The growth of the value of the stock market cannot exceed GDP growth, but it doesn't have to for the return on capital to exceed GDP growth.
If the rate of growth of GDP is increasing over time then the NPV of GDP can (will?) grow faster than GDP. All the value of capital is, a fraction of the claims on future output, so the value of the capital stock can grow faster than GDP forever. All you need is ever faster rates of growth.
Azmyth, when you say, "The growth of the value of the stock market cannot exceed GDP growth", you mean in the long run? Because certainly in the short run the stock market has low correlation with GDP growth.
The key is the no dividends assumption. With that assumption, Arnold is correct. But with dividends (as they exist in the real world) he is very, very wrong.
The total value invested in the stock market can't grow at a rate different from GDP in the very long run. Just imagine if stock prices, with no dividends, grew at 8% and GDP grew at 3%. Let's say that the total market cap of all companies in the stock market is twice GDP. In a century, it will be 200 times GDP. In three centuries, it will be 2 million times GDP. Something doesn't seem right there. For any two different rates of exponential growth, that will happen eventually.
However, if stocks grow at 3%, and return dividends of 5%, then you have a perfectly acceptable (and accurate to real life) model, with investors getting a ROI better than the growth rate of GDP.
Tahtweasel, baked within your conclusion is that there is a non accelerating rate of growth for the economy. If growth in the future is faster than today, the stock market can grow faster than the economy.
It seems unreasonable to assume ever faster growth, but it doesn't seem impossible.
@OneEyedMan: Yes, in the very long run - 50+ years. There are tons of things which can cause the relationship to be very loose in the short-medium run: Interest rate changes, capital/labor income changes, monetary policy, etc.
Also, growth is not accelerating. It's been remarkably stable in the long run. If you have accelerating growth, this whole discussion flys out the window.
Arnold, now that you're in a humble mood, please please PLEASE redo you model including dividends. As Tahtweasel and many other excellent commenters have pointed out, you don't need any change in P/E or even any growth in GDP to have positive stock returns.
Assuming a world in which firms reinvest all earnings, never paying out in dividends or stock-repurchases, is a very different world than the one we live in. You can't just ignore the fact that some of firms earnings are paid out to shareholders and are effectively consumed rather than reinvested.
And let's not confuse the issue by worrying about scenarios where interest rates go to zero or growth explodes.
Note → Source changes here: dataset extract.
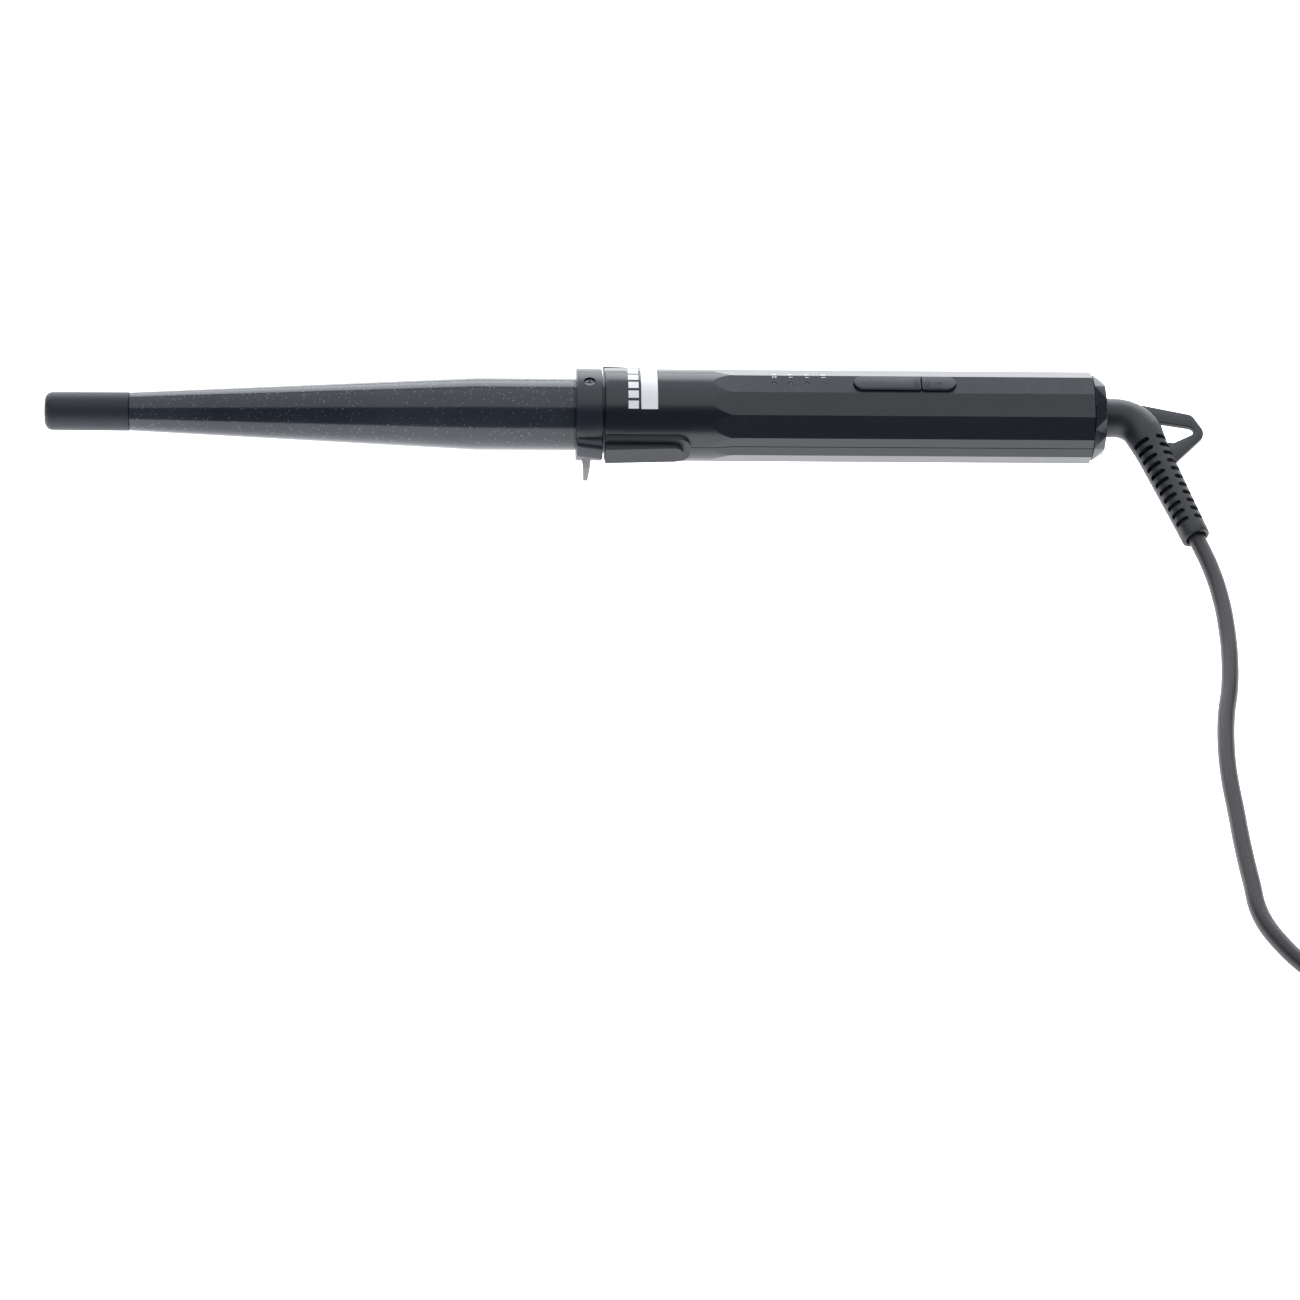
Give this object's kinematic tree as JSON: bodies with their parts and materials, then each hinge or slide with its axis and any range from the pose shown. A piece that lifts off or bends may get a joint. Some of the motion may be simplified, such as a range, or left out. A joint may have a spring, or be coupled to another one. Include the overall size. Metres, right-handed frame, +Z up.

Positive stock returns are perfectly consistent with constant interest rates and constant (or even zero) GDP growth.
I think your intuition that the price of the machine can't increase forever is correct, but all you've proved is that a company (even Microsoft) can't avoid paying dividends forever. Your machine above has to start producing hamburgers at some point. Person A buys it for $100. At the end of the year, it produces a hamburger which he sells for $1 to some hungry guy and then sells the machine for $100 to person B. Paid $100, made $101, 1% return. Person B buys it for $100. At the end of the year, it produces a hamburger. He sells it to a hungry person for $1 and sells the machine to person C for $100. Paid $100, made $101, 1% return. The machine never sells for more than the $200 GDP.
Wait a second. You are missing an essential link. I believe you are correct in your original assertion that the value of "businesses" (substitute "productive assets" if you like) should increase in relative proportion to GDP. However, businesses are financed with both debt and equity. The debt piece, being inherently safer, should, ex ante, yield a rate of return lower than GDP growth. By definition, the equity piece (i.e., stock prices, adjusted for dividends) should generate a yield in excess of GDP growth. This is an ex ante assumption, and should hold true in the long-run. In the short-run, there can be significant differences as actual GDP growth either exceeds or is below expectations (and as short-run changes in things like P/E multiples move stocks around).
No, Various, it's not the case that the real Interest rate on debt must be lower than GDP growth.
This would all be much simpler if everyone would consider the case of an economy with zero GDP growth.
Ed, I didn't say "must" be lower. I said, ex ante, the real interest rate for corporate debt would typically be lower than real GDP growth. That indeed has been the case over the last 60 years, although I'm not sure it's been true over the last 10 years, a period in which real GDP growth has been relatively crummy.
Arnold, I appreciate your conciliatory tone, but you're not addressing your error at all. Why must you assume no dividends? You might as well say, "if we assume no returns, there can be no returns." If returns on capital can never be consumed, there would be no point in investing. Please consider the no growth scenario we have suggested.
PE Ratios do not have to grow for stock returns to exceed GDP growth rates indefinitely. The difference is consumption, and in one way or another you have to postulate some form of distributions from corporations, whether in the form of dividends, stock buybacks, mergers & acquisitions, or whatever. A zero consumption society makes no sense at all, and is incompatible with the continued life of its members.
As long as there is consumption, long run stock returns not only can, but MUST, exceed GDP growth rates. MUST.